Anyone who’s worked on the fab shop floor for years probably has memories of the boss bursting in after the punch presses stop. Why is it so quiet? To managers, the cha-chunk of presses in the fab shop is equivalent to the cha-ching of cash registers. If machines aren’t producing, the thinking goes, the fab shop isn’t making money.
Conversely, if a machine is running, everyone assumes all is well with the world. But is it really? Is the machine producing good parts? Is the machine in a healthy, well-maintained state, or will things go awry sooner rather than later? Is the machine producing the right parts for the right job at the right quantities, and how well is it producing them? Is the operation running as efficiently as it could be?
In recent years, machine vendors and third-party players have introduced monitoring systems that aim to make the shop floor much more transparent. They offer, among other things, dashboards showing actual machine uptimes and idle times. Such platforms connect directly to the machine and don’t require manual input.
Historically, machine uptime has been looked upon in a binary way—it’s either running or it isn’t—and again, a lot of that information is based off simple assumptions. I can hear and see the machines running, so everything must be OK. But the shop floor isn’t that simple—a reality that continues to reveal itself in the increasingly connected shop.
The Monitoring Continuum
Today’s machine and third-party vendors offer a variety of software that can track actual machine utilization, an act that itself can help fabricators identify previously hidden problems, boosting utilization and efficiency right off the bat. Depending on the product and level of service, software also can relate that utilization data to specific jobs and other machines in the value stream or job routing. Then comes condition monitoring, which delves into machine-level data to determine the machine’s health and identify issues before they snowball into larger problems.

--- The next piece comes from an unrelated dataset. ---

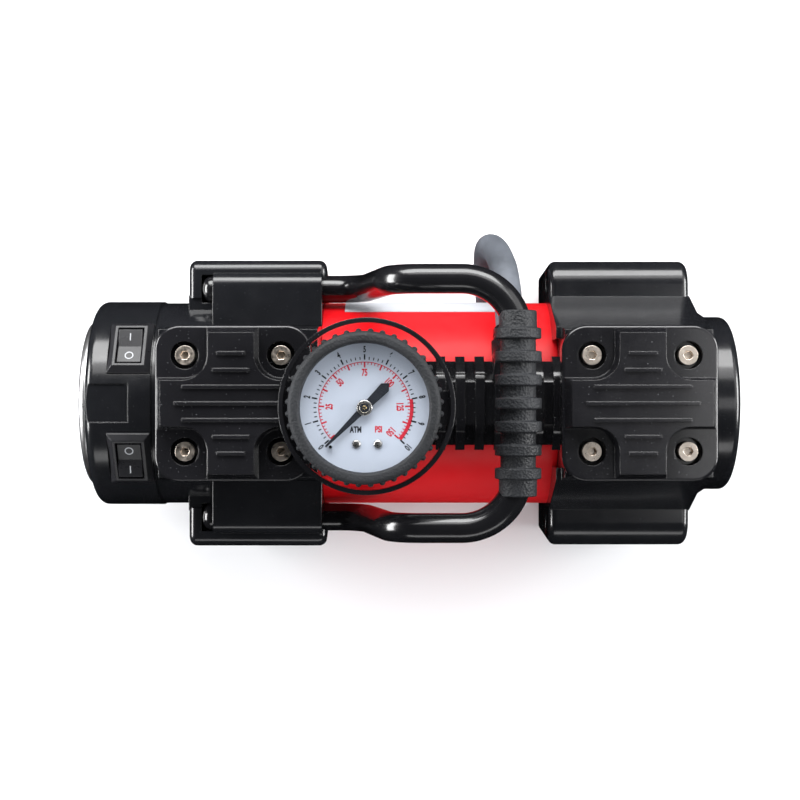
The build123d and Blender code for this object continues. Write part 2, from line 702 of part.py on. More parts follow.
# --- control housing ---
def on_tail(shape, tilt, radius=SWITCH_R, x=SWITCH_X):
    """Puts a shape drawn about its own origin, facing +Z, on the tail at an angle from the top."""
    return Pos(x, 0, 0) * Rot(-tilt, 0, 0) * Pos(0, 0, radius) * shape


def control_housing():
    """The round tail with a pocket for each switch and a shallow square recess between them."""
    x0, x1 = TAIL_X
    shell = rod_x(TAIL_R, x0, x1)
    rim = [e for e in shell.edges() if abs(e.center().X - x0) < 0.01 and e.radius > TAIL_R - 0.1]
    shell = fillet(rim, 3.6)
    shell -= rod_x(TAIL_R - TAIL_WALL, x0 + 3, x1 - 3)
    shell -= rod_x(CRANKCASE_R, x1 - 4, x1 + 1)
    shell -= rod_x(28.0, x0 - 1, x0 + 4)
    for tilt in (SWITCH_TILT, -SWITCH_TILT):
        pad = block(across(FRAME_W + 3), across(FRAME_H + 4), (-5, 0))
        shell += on_tail(pad, tilt) & rod_x(TAIL_R, x0 + 3, x1 - 1)
        shell -= on_tail(block(across(FRAME_W), across(FRAME_H), (-FRAME_SKIRT, 4)), tilt)
        shell -= on_tail(block(across(ROCKER_W + 2), across(ROCKER_H + 3), (-8, 1)), tilt)
    shell -= block((x0 - 1, SWITCH_X), (-7.25, 7.25), (TAIL_R - 1.2, TAIL_R + 1))
    return shell - gland_frame(rod_z(4.0, -9, 3))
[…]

The level of integration and sensing intelligence depends on the software used and the age and brand of the machine. On some modern machines, a fabricator might be able to track specific alarm codes or the condition of specific components. Still, even the simplest sensors on ancient machines can reveal a lot about an operation’s efficiency.
Machine utilization measurement, job tracking, and machine condition monitoring are often viewed in separate sandboxes. That said, the lines between software functionalities may blur in the coming years. Specific shop floor problems have many causes that can’t be pigeonholed into one category. For instance, poor utilization on a press brake might have to do with not just the condition of the machine (leaking hydraulic oil, for instance) but also the sequence and nature of jobs the machine processes throughout the shift (job tracking and scheduling).
Fabricators who think broadly, connect the dots, and identify patterns of events might find they get more out of the machines they run and the people they employ. Such a feat will become only more important as the labor shortage persists.